▶ _The task_: Begin with the line that contains "the whole object." and end with the line that contains "low, high = Vector((1e9,)": copy that span of lines exactly, and nothing outside it.

▶ _Given data_:

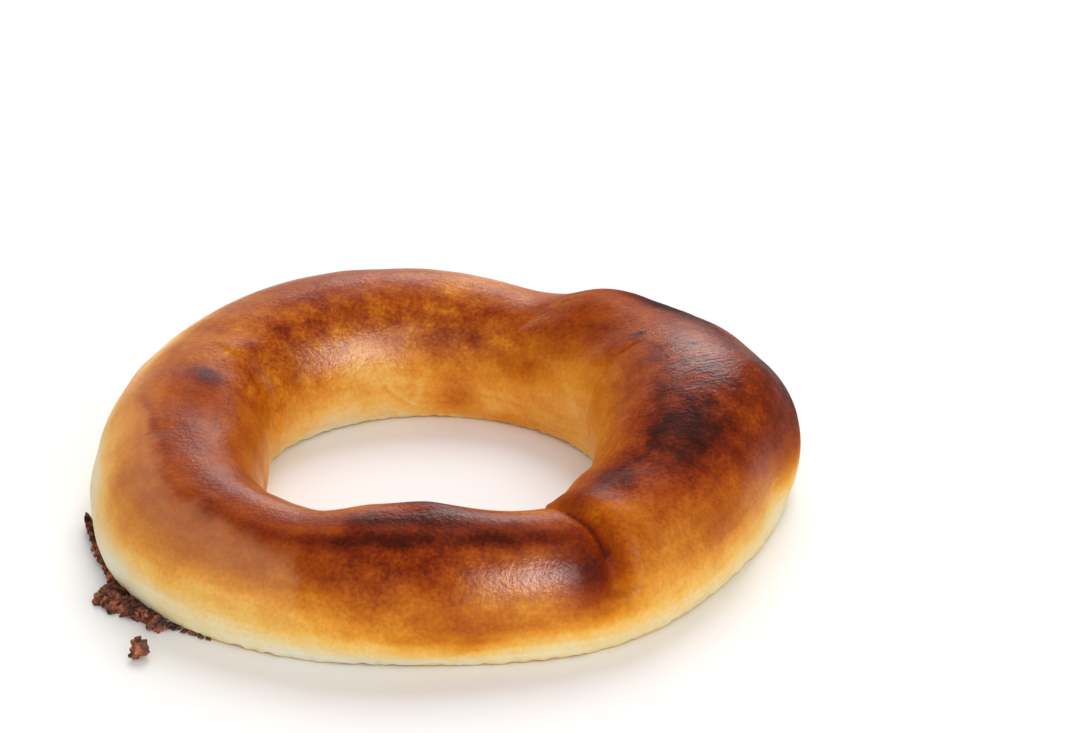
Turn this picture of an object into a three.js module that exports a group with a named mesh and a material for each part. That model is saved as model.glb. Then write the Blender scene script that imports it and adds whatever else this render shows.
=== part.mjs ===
// A filled bread ring: one rope of dough, bent round and pressed together at its two ends,
// and the crust of filling that leaked out from under it and baked hard on the tray.
// Millimetres, +Z up, resting on z = 0. The side that the photograph looks at is -Y.
import * as THREE from 'three';
import { ParametricGeometry } from 'three/addons/geometries/ParametricGeometry.js';

const fullTurn = 2 * Math.PI;
const toRadians = Math.PI / 180;

// ---------------------------------------------------------------- the rope of dough

// The rope at each hour of a clock face that is read from the right-hand side (+X) through
// the back (+Y): how far its middle lies from the ring's centre, half its width, its height.
const hours = [
  { reach: 61.0, halfWidth: 24.5, height: 35.0 },
  { reach: 62.5, halfWidth: 23.0, height: 32.5 },
  { reach: 58.0, halfWidth: 18.5, height: 27.5 },
  { reach: 60.0, halfWidth: 20.0, height: 29.5 },
  { reach: 62.0, halfWidth: 21.5, height: 31.0 },
  { reach: 61.0, halfWidth: 18.5, height: 28.0 },
  { reach: 56.5, halfWidth: 20.5, height: 29.0 },
  { reach: 63.5, halfWidth: 19.5, height: 28.0 },
  { reach: 62.0, halfWidth: 16.5, height: 26.5 },
  { reach: 54.0, halfWidth: 19.5, height: 29.0 },
  { reach: 64.5, halfWidth: 15.5, height: 26.0 },
  { reach: 57.0, halfWidth: 20.0, height: 29.5 },
];
const hourAngle = fullTurn / hours.length;
const hourBlend = 0.56 * hourAngle;

// The cross-section, as shares of the half width and of the height.
const waist = 0.32; // height of the widest line
const foot = 0.80; // half width of the flat base
const footAngle = 62 * toRadians; // how far below the widest line the base begins
const crownPower = 2.1; // 2 makes the crown an ellipse, more makes it squarer
const reliefFade = 5; // the relief fades out over this height above the base

// Angles in the lists below are degrees: `round` is the angle round the ring, as above, and
// `over` the angle over the rope, 0 at its outer side, 90 on top and 180 at the hole.
// Swells stand proud of the crust by `rise`, and pinches go in.
const swells = [
  { round: 66, over: 82, spreadRound: 11, spreadOver: 50, rise: -2.6 }, // pinch at the back
  { round: 50, over: 80, spreadRound: 9, spreadOver: 50, rise: 2.0 }, // start of the thick end
  { round: 5, over: 10, spreadRound: 9, spreadOver: 50, rise: 1.2 }, // right-hand side
  { round: 347, over: 0, spreadRound: 9, spreadOver: 50, rise: -2.4 },
  { round: 314, over: 150, spreadRound: 11, spreadOver: 35, rise: 3.0 }, // thick end, at the hole
  { round: 284, over: 0, spreadRound: 10, spreadOver: 50, rise: -1.0 },
  { round: 262, over: -5, spreadRound: 12, spreadOver: 55, rise: 1.2 }, // belly at the front
  { round: 238, over: 0, spreadRound: 10, spreadOver: 50, rise: -1.0 },
  { round: 254, over: 112, spreadRound: 8, spreadOver: 30, rise: 0.9 }, // lip of the hole
  { round: 241, over: 112, spreadRound: 7, spreadOver: 30, rise: -0.9 },
  { round: 267, over: 108, spreadRound: 8, spreadOver: 9, rise: 0.9 }, // fold on that lip
  { round: 30, over: 195, spreadRound: 7, spreadOver: 30, rise: -2.0 },
];

// Creases run straight over the crust between two places.
// A lip is a rim that stands beside the crease, to the left of its way if above zero.
const creases = [
  // where the two ends of the rope meet
  { from: { round: 300.5, over: 125 }, to: { round: 300.8, over: 20 }, depth: 2.6, width: 2.2, lip: 0.8 },
  // folds at the left and right ends of the hole
  { from: { round: 153, over: 170 }, to: { round: 152, over: 130 }, depth: 1.0, width: 3.0, lip: -0.5 },
  { from: { round: 27, over: 182 }, to: { round: 24.5, over: 142 }, depth: 1.0, width: 3.2, lip: 0.4 },
  // twist wrinkles behind the hole
  { from: { round: 54.5, over: 96 }, to: { round: 68, over: 134 }, depth: 0.5, width: 2.2, lip: 0 },
  { from: { round: 59, over: 88 }, to: { round: 65, over: 120 }, depth: 0.4, width: 2.2, lip: 0 },
];
const alongPerDegree = 1.05; // mm on the crust for a degree round the ring
const acrossPerDegree = 0.40; // mm on the crust for a degree over the rope
const lipShift = 2.2; // how far a lip lies from its crease, in widths of the crease
const lipWidth = 1.6; // how wide a lip is, in widths of the crease

// ------------------------------------------------------------- the leaked filling

// The strip of leaked filling, from its loose tip at the left to its thin end at the front:
// how high it stands, how wide it is, and how far it stands off the side of the bread.
const leakPlaces = [
  { round: 185.5, height: 5.5, width: 1.3, off: 2.4 },
  { round: 190, height: 5.0, width: 1.4, off: 1.2 },
  { round: 197, height: 4.0, width: 1.2, off: 0.4 },
  { round: 204, height: 3.0, width: 1.3, off: 0.4 },
  { round: 207, height: 2.8, width: 2.2, off: 0.4 },
  { round: 210, height: 3.0, width: 9.6, off: 0.4 },
  { round: 213.5, height: 3.0, width: 7.8, off: 0.4 },
  { round: 217, height: 3.0, width: 6.0, off: 0.4 },
  { round: 220.5, height: 2.6, width: 5.2, off: 0.4 },
  { round: 222.5, height: 2.4, width: 4.6, off: 0.4 },
  { round: 224.5, height: 1.4, width: 1.2, off: 0.4 },
  { round: 231, height: 1.0, width: 0.8, off: 0.4 },
];
const leakCrag = 0.14; // depth of the crags, as a share of the strip's width and height
const leakRest = 0.35; // share of the section that is cut flat by the tray

// ----------------------------------------------------------------- mesh resolution

const ringStations = 150; // sections round the ring
const stationPull = 0.5; // how much the sections crowd towards the joint of the two ends
const sectionPoints = 30;
const leakStations = 56;
const leakPoints = 10;

// ------------------------------------------------------------------------ the ring

// Brings a difference of angles into -180 to 180 degrees.
function turned(angle) {
  return ((angle % 360) + 540) % 360 - 180;
}

// The rope's reach, half width and height at an angle round the ring.
function ropeAt(angle) {
  const rope = { reach: 0, halfWidth: 0, height: 0 };
  let total = 0;
  hours.forEach((hour, index) => {
    const away = turned((angle - index * hourAngle) / toRadians) * toRadians;
    const weight = Math.exp(-0.5 * (away / hourBlend) ** 2);
    rope.reach += weight * hour.reach;
    rope.halfWidth += weight * hour.halfWidth;
    rope.height += weight * hour.height;
    total += weight;
  });
  rope.reach /= total;
  rope.halfWidth /= total;
  rope.height /= total;
  return rope;
}

// The cross-section at an angle over the rope, in shares of its half width and height.
function sectionAt(over) {
  const side = Math.sign(Math.cos(over));
  if (Math.sin(over) >= 0) {
    const power = 2 / crownPower;
    return {
      out: side * Math.abs(Math.cos(over)) ** power,
      up: waist + (1 - waist) * Math.sin(over) ** power,
    };
  }
  const below = Math.asin(-Math.sin(over)); // a quarter turn at the middle of the base
  const bend = Math.min(below / footAngle, 1) * Math.PI / 2;
  const inward = Math.max((below - footAngle) / (Math.PI / 2 - footAngle), 0);
  return {
    out: side * (foot + (1 - foot) * Math.cos(bend) - foot * inward),
    up: waist * (1 - Math.sin(bend)),
  };
}

// How far the crust stands in or out at a place, in mm.
function reliefAt(round, over) {
  let rise = 0;
  for (const swell of swells) {
    const awayRound = turned(round - swell.round) / swell.spreadRound;
    const awayOver = turned(over - swell.over) / swell.spreadOver;
    rise += swell.rise * Math.exp(-(awayRound ** 2) - awayOver ** 2);
  }
  for (const crease of creases) {
    const way = new THREE.Vector2(
      turned(crease.to.round - crease.from.round) * alongPerDegree,
      (crease.to.over - crease.from.over) * acrossPerDegree,
    );
    const place = new THREE.Vector2(
      turned(round - crease.from.round) * alongPerDegree,
      turned(over - crease.from.over) * acrossPerDegree,
    );
    const share = THREE.MathUtils.clamp(place.dot(way) / way.lengthSq(), 0, 1);
    const left = Math.sign(way.cross(place));
    const away = place.distanceTo(way.clone().multiplyScalar(share));
    rise -= crease.depth * Math.exp(-((away / crease.width) ** 2));
    if (crease.lip !== 0) {
      const fromLip = (away * left * Math.sign(crease.lip) / crease.width - lipShift) / lipWidth;
      rise += Math.abs(crease.lip) * Math.exp(-(fromLip ** 2));
    }
  }
  return rise;
}

// A place on the crust: its distance from the ring's axis and its height.
function crustAt(angle, over) {
  const rope = ropeAt(angle);
  const section = sectionAt(over);
  const out = section.out * rope.halfWidth;
  const up = (section.up - waist) * rope.height;
  const fade = THREE.MathUtils.smoothstep(section.up * rope.height, 0, reliefFade);
  const rise = fade * reliefAt(angle / toRadians, over / toRadians);
  const stretch = 1 + rise / Math.hypot(out, up);
  return { far: rope.reach + out * stretch, high: waist * rope.height + up * stretch };
}

function breadRing() {
  const joint = creases[0].from.round * toRadians;
  const geometry = new ParametricGeometry((u, v, point) => {
    const even = (u % 1) * fullTurn;
    const angle = even - stationPull * Math.sin(even - joint);
    const crust = crustAt(angle, (v % 1) * fullTurn);
    point.set(crust.far * Math.cos(angle), crust.far * Math.sin(angle), Math.max(crust.high, 0));
  }, ringStations, sectionPoints);
  const crustMaterial = new THREE.MeshStandardMaterial({ color: 0xb8661f, roughness: 0.45, metalness: 0 });
  const mesh = new THREE.Mesh(geometry, crustMaterial);
  mesh.name = 'bread_ring';
  return mesh;
}

// ------------------------------------------------------------------------ the leak

// The strip's sizes at an angle round the ring, passing smoothly between its places.
function leakAt(round) {
  const next = Math.max(leakPlaces.findIndex((place) => place.round >= round), 1);
  const start = leakPlaces[next - 1];
  const end = leakPlaces[next];
  const share = THREE.MathUtils.smoothstep(round, start.round, end.round);
  const between = (size) => THREE.MathUtils.lerp(start[size], end[size], share);
  return { height: between('height'), width: between('width'), off: between('off') };
}

// Distance of the bread's outer side from the ring's axis, at a height below its widest line.
function sideAt(angle, high) {
  const rope = ropeAt(angle);
  const bend = Math.asin(THREE.MathUtils.clamp(1 - high / (waist * rope.height), 0, 1));
  return crustAt(angle, -bend / (Math.PI / 2) * footAngle).far;
}

// Crags of the strip at a place along it and round its section, within 1 of zero.
function cragAt(round, turn) {
  return 0.6 * Math.sin(1.9 * round + 2 * turn) + 0.4 * Math.sin(3.7 * round - 3 * turn + 1);
}

function leakedFilling() {
  const first = leakPlaces[0].round;
  const last = leakPlaces[leakPlaces.length - 1].round;
  const geometry = new ParametricGeometry((u, v, point) => {
    const round = THREE.MathUtils.lerp(first, last, u);
    const angle = round * toRadians;
    const turn = (v % 1) * fullTurn;
    const leak = leakAt(round);
    const ends = Math.sqrt(Math.max(1 - (2 * u - 1) ** 8, 0)); // closes both ends of the strip
    const outer = ends * (0.5 + 0.5 * Math.cos(turn)) * (1 + leakCrag * cragAt(round, turn));
    const upper = ends * ((1 - leakRest) * (1 + Math.sin(turn)) - leakRest);
    const high = Math.max(leak.height * upper * (1 + leakCrag * cragAt(round + 1, turn)), 0);
    const far = sideAt(angle, Math.min(high, leak.height)) + leak.off + leak.width * outer;
    point.set(far * Math.cos(angle), far * Math.sin(angle), high);
  }, leakStations, leakPoints);
  const crumbMaterial = new THREE.MeshStandardMaterial({ color: 0x4a2416, roughness: 0.8, metalness: 0 });
  const mesh = new THREE.Mesh(geometry, crumbMaterial);
  mesh.name = 'leaked_filling';
  return mesh;
}

// ---------------------------------------------------------------------- the object

const bread = new THREE.Group();
bread.add(breadRing());
bread.add(leakedFilling());

// The origin goes under the middle of the whole object.
const middle = new THREE.Box3().setFromObject(bread).getCenter(new THREE.Vector3());
bread.position.set(-middle.x, -middle.y, 0);

export default bread;
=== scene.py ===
"""A filled bread ring: its browned crust, the filling that leaked out at its foot, and a crumb.

The scene is in metres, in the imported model's frame. The ring's own sizes are in millimetres,
and its places in degrees: `round` goes round the ring from the right-hand side (+X) through the
back (+Y), and `over` goes over the rope, 0 at its outer side, 90 on top and 180 at the hole.
"""

import math

import bmesh
import bpy
from mathutils import Euler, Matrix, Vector
import numpy as np


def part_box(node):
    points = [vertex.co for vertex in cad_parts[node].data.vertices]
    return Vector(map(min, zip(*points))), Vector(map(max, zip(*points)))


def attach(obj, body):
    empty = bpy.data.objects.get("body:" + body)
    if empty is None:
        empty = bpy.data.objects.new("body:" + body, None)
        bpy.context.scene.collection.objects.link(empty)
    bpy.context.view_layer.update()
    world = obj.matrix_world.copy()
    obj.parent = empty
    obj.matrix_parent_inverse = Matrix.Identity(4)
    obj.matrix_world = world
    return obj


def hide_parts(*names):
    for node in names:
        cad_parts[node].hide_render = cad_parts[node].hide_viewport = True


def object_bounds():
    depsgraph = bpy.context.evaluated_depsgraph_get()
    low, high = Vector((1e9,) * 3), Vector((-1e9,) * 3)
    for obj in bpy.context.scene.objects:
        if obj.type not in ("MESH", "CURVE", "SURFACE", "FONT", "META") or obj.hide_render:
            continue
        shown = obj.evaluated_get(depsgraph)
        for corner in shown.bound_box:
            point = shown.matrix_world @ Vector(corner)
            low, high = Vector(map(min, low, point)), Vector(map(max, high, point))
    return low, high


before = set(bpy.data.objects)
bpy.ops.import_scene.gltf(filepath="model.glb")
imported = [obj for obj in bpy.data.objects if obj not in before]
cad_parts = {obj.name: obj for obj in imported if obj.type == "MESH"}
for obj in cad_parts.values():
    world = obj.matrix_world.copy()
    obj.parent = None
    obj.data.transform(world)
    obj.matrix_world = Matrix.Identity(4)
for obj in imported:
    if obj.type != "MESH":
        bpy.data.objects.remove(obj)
cad_box = [list(corner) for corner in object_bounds()]

MM = 0.001

# ------------------------------------------------------------------ the rope of dough

# The rope at each hour of a clock face: how far its middle lies from the ring's centre,
# half its width, and its height.
HOURS = np.array([
    (61.0, 24.5, 35.0),
    (62.5, 23.0, 32.5),
    (58.0, 18.5, 27.5),
    (60.0, 20.0, 29.5),
    (62.0, 21.5, 31.0),
    (61.0, 18.5, 28.0),
    (56.5, 20.5, 29.0),
    (63.5, 19.5, 28.0),
    (62.0, 16.5, 26.5),
    (54.0, 19.5, 29.0),
    (64.5, 15.5, 26.0),
    (57.0, 20.0, 29.5),
])
HOUR_BLEND = 0.56  # of an hour: how softly one hour passes into the next

# The cross-section, as shares of the half width and of the height.
WAIST = 0.32  # height of the widest line
FOOT = 0.80  # half width of the flat base
FOOT_ANGLE = 62  # degrees below the widest line where the base begins
CROWN_POWER = 2.1
RELIEF_FADE = 5  # mm above the base over which the relief fades in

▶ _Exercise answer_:
// The origin goes under the middle of the whole object.
const middle = new THREE.Box3().setFromObject(bread).getCenter(new THREE.Vector3());
bread.position.set(-middle.x, -middle.y, 0);

export default bread;
=== scene.py ===
"""A filled bread ring: its browned crust, the filling that leaked out at its foot, and a crumb.

The scene is in metres, in the imported model's frame. The ring's own sizes are in millimetres,
and its places in degrees: `round` goes round the ring from the right-hand side (+X) through the
back (+Y), and `over` goes over the rope, 0 at its outer side, 90 on top and 180 at the hole.
"""

import math

import bmesh
import bpy
from mathutils import Euler, Matrix, Vector
import numpy as np


def part_box(node):
    points = [vertex.co for vertex in cad_parts[node].data.vertices]
    return Vector(map(min, zip(*points))), Vector(map(max, zip(*points)))


def attach(obj, body):
    empty = bpy.data.objects.get("body:" + body)
    if empty is None:
        empty = bpy.data.objects.new("body:" + body, None)
        bpy.context.scene.collection.objects.link(empty)
    bpy.context.view_layer.update()
    world = obj.matrix_world.copy()
    obj.parent = empty
    obj.matrix_parent_inverse = Matrix.Identity(4)
    obj.matrix_world = world
    return obj


def hide_parts(*names):
    for node in names:
        cad_parts[node].hide_render = cad_parts[node].hide_viewport = True


def object_bounds():
    depsgraph = bpy.context.evaluated_depsgraph_get()
    low, high = Vector((1e9,) * 3), Vector((-1e9,) * 3)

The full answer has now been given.